David Antin est mort à San Diego le 11 octobre, il avait 84 ans.
Il est souvent venu en France, d’abord traduit par Jacques Roubaud, invité ces dernières décennies par les universitaires de Double Change. Personne ne semblant avoir réagi à sa disparition, j’apporte mon témoignage.
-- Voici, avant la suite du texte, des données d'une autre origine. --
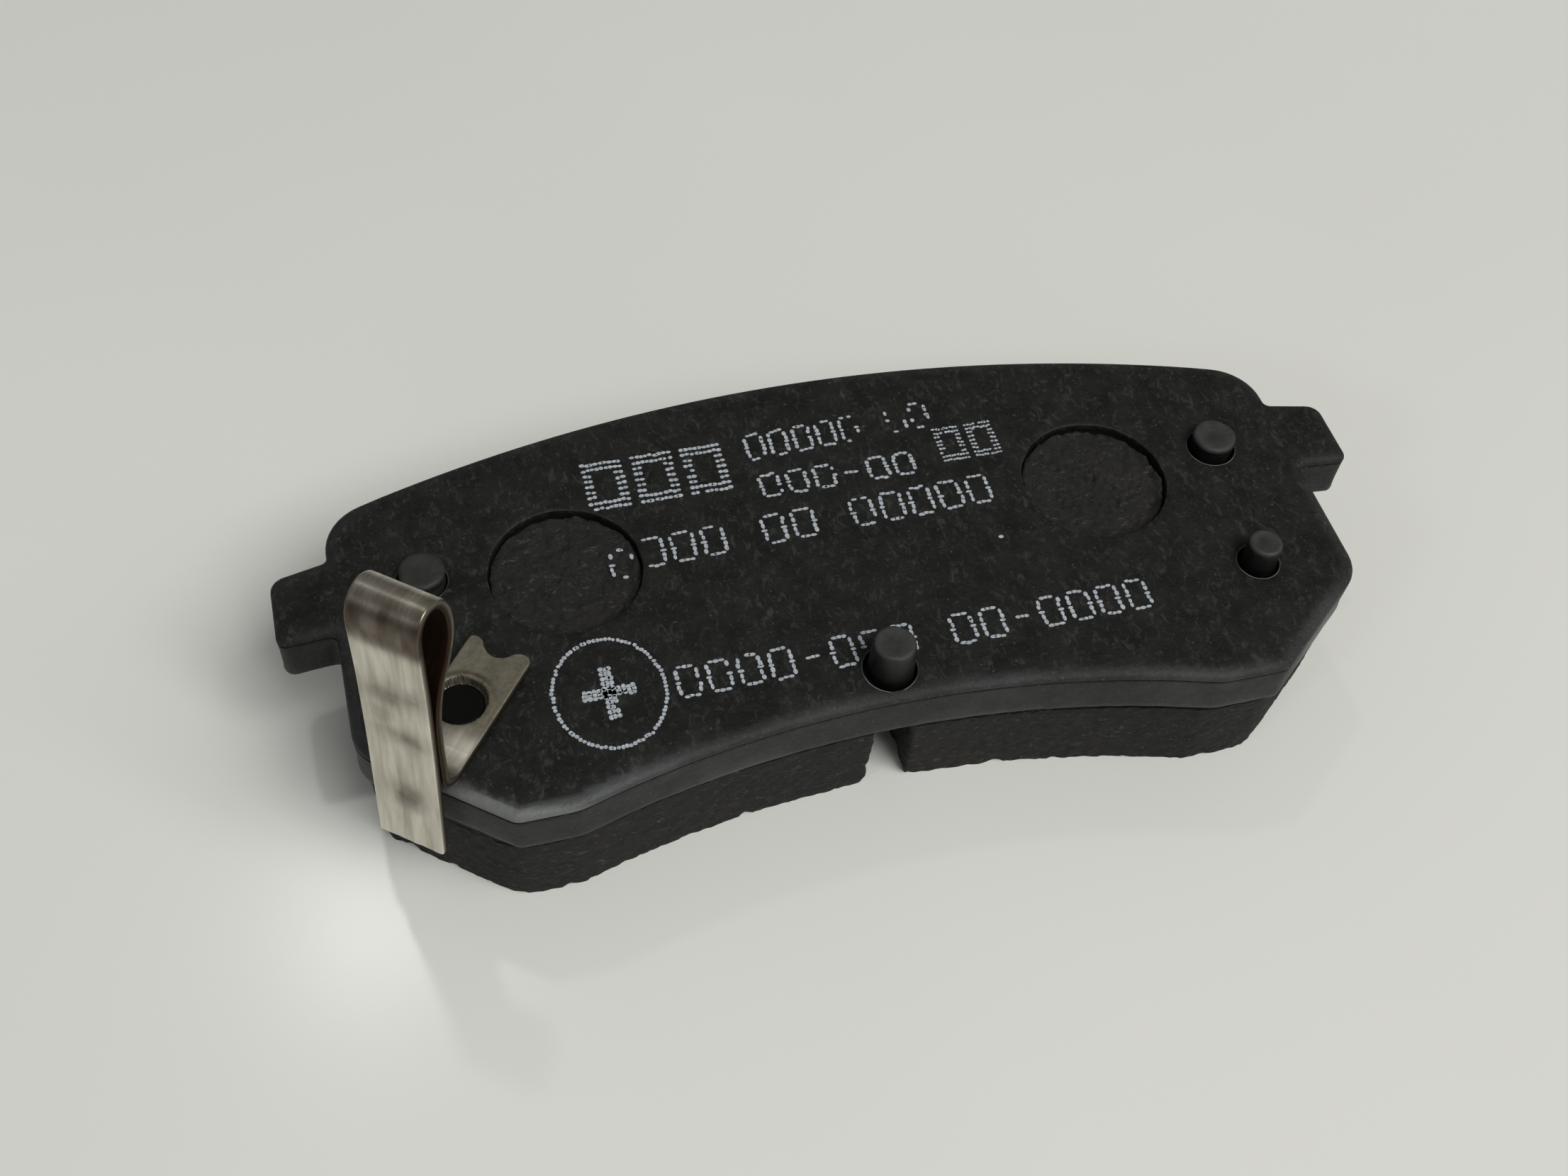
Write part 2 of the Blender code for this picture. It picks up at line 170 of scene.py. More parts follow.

J’ai rencontré deux fois David. La première en 1984 lors d’un séminaire de traduction, le premier, organisé à l’abbaye de Royaumont par Bernard Noël. Dans mon souvenir étaient présents huit à dix traducteurs, dont assurément Jacques Darras, Denis Dormoy et Jacques Roubaud ; presque sûrement Emmanuel Hocquard, Philippe Mikriammos, Rémy Hourcade, entre autres. Nous travaillions sur des textes publiés, à trois ou quatre par table. David passait d’un groupe à l’autre pour des éclaircissements sur ses principes d’écriture, pas sur des détails. Nous étions censés traduire collectivement, c’était la première fois pour la plupart, nous avons peu avancé.
Un soir, dans la bibliothèque de l’abbaye, David a tenté un talk poem devant la dizaine que nous étions augmentée d’autant d’amis. Tenant à reprendre les interventions dont il était satisfait d’après leur enregistrement, nous n’avons pu travailler sur ce poème conversation. De plus anciens et d’autres poèmes, traduits individuellement par Roubaud, Dormoy, Darras et moi, ont paru en volume aux Cahiers des Brisants.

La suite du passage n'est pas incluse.